By 2007, the state had started to lose focus on Docklands. VicUrban itself resulted from a merger between the Docklands Authority and the Victorian Urban Land Authority.

Bureaucratic restructures have cost Docklands dearly over the journey – the latest example being the paralysis of Harbour Esplanade works, despite money sitting “in the bank”.

It’s fair to say that, with each of these administrative upheavals, the development of Docklands missed a gear. Since the turn of the century, final population predictions have been in reverse while the final completion date has blown out. 2025 is the current prediction. When the project started, the prediction was that we would just about be winding things up by now.

Much of this slippage can be attributed to market forces. Developers have only been able to build in response to demand – both for residential and commercial.

But the power-sharing arrangement between the State Government and the City of Melbourne was perhaps the most significant brake on development.

The 2007 decision to let the council back into the tent was a minor concession. At that time, the council’s role was pretty much limited to collecting rates and garbage.

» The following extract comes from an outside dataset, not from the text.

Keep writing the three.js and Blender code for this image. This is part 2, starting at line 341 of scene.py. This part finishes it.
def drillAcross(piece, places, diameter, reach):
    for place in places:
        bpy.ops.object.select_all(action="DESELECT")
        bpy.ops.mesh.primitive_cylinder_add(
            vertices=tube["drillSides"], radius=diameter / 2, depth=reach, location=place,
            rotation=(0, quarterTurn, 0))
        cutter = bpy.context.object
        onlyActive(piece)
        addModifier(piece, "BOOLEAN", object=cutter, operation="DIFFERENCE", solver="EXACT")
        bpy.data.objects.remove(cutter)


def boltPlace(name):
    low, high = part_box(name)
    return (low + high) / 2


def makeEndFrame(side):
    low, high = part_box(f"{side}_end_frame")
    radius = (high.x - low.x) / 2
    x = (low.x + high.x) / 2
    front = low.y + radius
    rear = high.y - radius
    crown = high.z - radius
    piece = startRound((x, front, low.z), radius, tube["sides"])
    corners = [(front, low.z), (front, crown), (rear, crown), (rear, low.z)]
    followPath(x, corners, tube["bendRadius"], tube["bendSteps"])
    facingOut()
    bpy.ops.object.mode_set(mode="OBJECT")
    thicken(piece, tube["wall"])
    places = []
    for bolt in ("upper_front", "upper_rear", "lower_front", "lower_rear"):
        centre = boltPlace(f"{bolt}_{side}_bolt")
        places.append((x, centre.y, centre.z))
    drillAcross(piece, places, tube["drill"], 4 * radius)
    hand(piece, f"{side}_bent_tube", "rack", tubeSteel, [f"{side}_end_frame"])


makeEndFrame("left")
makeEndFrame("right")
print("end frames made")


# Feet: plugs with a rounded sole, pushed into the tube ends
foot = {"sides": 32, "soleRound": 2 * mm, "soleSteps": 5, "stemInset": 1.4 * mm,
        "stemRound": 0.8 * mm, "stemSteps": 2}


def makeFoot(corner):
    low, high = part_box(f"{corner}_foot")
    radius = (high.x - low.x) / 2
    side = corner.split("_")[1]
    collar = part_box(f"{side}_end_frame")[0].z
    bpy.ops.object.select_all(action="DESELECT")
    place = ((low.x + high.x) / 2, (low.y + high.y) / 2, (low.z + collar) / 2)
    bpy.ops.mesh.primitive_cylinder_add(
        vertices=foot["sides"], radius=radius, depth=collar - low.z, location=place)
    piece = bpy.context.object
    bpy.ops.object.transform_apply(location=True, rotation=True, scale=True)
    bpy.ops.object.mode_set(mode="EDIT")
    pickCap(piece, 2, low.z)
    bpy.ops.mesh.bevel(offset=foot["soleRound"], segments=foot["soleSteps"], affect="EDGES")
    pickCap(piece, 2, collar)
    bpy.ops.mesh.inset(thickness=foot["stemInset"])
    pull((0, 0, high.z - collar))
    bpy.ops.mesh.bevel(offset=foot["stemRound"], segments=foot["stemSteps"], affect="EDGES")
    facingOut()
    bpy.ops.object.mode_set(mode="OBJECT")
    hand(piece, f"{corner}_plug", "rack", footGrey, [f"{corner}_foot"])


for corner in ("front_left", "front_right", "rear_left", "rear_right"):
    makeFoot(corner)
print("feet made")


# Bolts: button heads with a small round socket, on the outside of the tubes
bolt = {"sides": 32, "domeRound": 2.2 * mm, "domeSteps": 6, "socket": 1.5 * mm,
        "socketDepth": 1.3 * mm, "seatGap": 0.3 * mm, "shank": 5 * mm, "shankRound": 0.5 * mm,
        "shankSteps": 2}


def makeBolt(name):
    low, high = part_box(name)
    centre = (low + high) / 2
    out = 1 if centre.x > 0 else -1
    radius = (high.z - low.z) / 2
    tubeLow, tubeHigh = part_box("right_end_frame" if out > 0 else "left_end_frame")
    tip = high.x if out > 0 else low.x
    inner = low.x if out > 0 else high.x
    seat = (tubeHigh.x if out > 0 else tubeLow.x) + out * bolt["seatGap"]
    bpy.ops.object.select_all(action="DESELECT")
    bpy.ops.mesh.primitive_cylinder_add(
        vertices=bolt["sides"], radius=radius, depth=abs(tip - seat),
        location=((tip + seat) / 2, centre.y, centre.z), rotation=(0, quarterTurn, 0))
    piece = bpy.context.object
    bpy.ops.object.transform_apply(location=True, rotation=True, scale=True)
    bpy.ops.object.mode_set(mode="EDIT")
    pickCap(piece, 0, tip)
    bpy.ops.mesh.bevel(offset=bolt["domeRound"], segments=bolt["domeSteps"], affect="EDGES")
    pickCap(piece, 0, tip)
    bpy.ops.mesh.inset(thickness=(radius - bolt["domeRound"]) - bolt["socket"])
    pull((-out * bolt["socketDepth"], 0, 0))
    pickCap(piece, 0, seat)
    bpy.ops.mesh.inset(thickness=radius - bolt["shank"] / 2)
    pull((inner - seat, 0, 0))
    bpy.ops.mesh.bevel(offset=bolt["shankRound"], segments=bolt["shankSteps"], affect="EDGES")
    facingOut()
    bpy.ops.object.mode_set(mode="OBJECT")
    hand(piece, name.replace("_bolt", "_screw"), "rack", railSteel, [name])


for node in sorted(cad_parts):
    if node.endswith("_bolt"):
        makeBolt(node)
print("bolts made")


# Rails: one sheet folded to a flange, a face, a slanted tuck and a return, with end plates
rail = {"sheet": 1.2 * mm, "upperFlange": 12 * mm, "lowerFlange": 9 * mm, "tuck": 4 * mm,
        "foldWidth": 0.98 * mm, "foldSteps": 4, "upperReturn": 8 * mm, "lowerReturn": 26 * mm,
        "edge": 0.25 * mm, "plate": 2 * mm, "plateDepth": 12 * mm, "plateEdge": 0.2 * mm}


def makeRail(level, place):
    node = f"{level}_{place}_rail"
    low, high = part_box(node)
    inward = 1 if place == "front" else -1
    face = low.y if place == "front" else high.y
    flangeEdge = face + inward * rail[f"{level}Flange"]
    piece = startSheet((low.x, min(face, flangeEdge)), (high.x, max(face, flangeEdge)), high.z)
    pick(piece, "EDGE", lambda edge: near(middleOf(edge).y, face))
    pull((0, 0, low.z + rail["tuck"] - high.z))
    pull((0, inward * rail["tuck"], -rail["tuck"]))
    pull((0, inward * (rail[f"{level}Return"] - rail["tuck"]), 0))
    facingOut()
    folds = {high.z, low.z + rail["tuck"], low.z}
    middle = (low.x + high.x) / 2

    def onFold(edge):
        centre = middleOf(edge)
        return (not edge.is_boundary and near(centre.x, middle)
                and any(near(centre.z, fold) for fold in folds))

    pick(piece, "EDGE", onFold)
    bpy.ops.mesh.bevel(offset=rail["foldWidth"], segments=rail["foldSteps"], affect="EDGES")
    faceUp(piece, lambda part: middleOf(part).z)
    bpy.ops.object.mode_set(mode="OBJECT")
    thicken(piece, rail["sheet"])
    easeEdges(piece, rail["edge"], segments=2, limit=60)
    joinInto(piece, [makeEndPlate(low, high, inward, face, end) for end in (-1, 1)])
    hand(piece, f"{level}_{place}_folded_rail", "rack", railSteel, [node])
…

An Act of Parliament was passed to protect Docklands from the very foreseeable danger that the development would stall if the city assumed control.

The primary reason for this is because, politically, it could not (and still can’t) treat Docklands any different to any other of its many suburbs. That legislation no longer exists.

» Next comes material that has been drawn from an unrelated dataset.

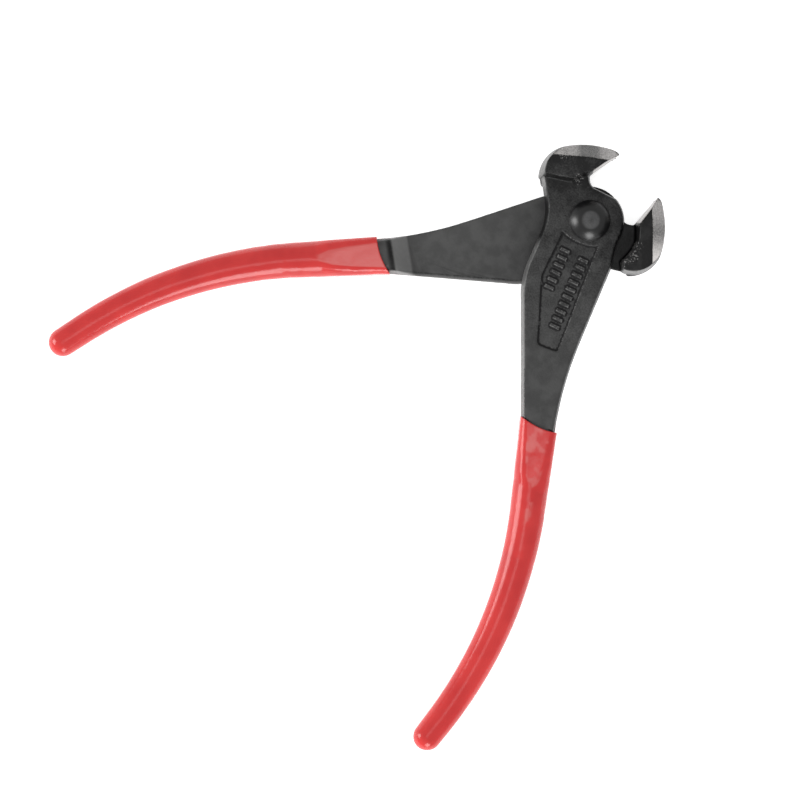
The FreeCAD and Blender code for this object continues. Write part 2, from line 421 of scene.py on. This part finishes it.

The council’s “no special treatment” mentality continues to this day. Fortunately, Docklands’ needs in 2017 are not as great as they were in 2007 and Docklands has made progress despite the council’s position.

The council was never satisfied with the crumbs it picked up in 2007.

It continued to apply pressure and, in 2012, picked up pretty much all it was seeking from the state, which brought Docklands into line with the rest of the Capital City Zone (CBD and Southbank).

But, with Development Victoria still controlling new developments in Docklands, the council’s involvement could be seen as merely a complicating factor. Docklands continues to be burdened with an extra layer of governance.

The years immediately following 2007 were largely wasted as council and their state counterparts struggled to understand their respective roles and overcome the hostility that had defined their relationships.

And, while the old animosities have abated, the level of complication remains. Watch how the AFL’s plans for Harbour Esplanade play out (or don’t play out) in the near future!

In line with Capital City Zone rules, the council has never had planning control over buildings greater than 25,000sqm – pretty much everything ever built here.

The council has also never been told or shown the agreements struck in the 1990s between the state and Docklands’ developers, which still continue to define what happens here.

It is reasonable to ask: What was the point of letting the council back in before completion? The City of Melbourne has raised tens of millions of dollars more in rates than it has spent in Docklands. How much? It won’t say.

Docklanders have been able to vote in municipal elections since 2007. This is a big plus. But, with the City of Melbourne making almost all of its decisions in secret, the local political franchise is limited.

The council talks of retrofitting fine-grain into the suburb. But has anyone actually seen any “fine-grain” here?

Asked by Docklands News on June 20 what he thought the council had achieved in the last 10 years, Lord Mayor Robert Doyle said: “In the last six or seven years, most Melburnians would now say Docklands has turned the corner.”

“There was an element, I think particularly in the media, of derision of Docklands. I don’t hear that anymore,” he said.

One of the reasons the media has stopped deriding Docklands is because Cr Doyle himself has stopped deriding Docklands.

As part of the council’s campaign for control, he would regularly criticise the suburb, with the claim that the City of Melbourne would “fix” things.

As reported in this paper in May 2011, be said on 3AW: “I have a real fear that the planning in traffic (in Docklands) was so wrong that it can’t be fixed.”

“The present management at VicUrban is doing the best they can. But I think the management of VicUrban, going right back to the very start, has a lot to answer for in terms of the design and the urban planning that they have now visited on us and the businesses down there.”

In his June 20 answer, Cr Doyle also mentioned the library and events to support businesses here. It has perhaps gone unnoticed at town hall that Docklands has been a graveyard of broken dreams for hundreds of small businesses.

My view, as I have said many times in the past, is that Docklands would be finished now had the state had held its nerve and kept the council out until completion.

Looking across the river at the Fishermans Bend urban redevelopment, there are two local councils involved – the City of Melbourne and the City of Port Phillip. It also has a plethora of advisory committees, taskforces and government authorities.

Based on the Docklands’ experience, my advice to government (had I been asked) would have been “good luck with that!”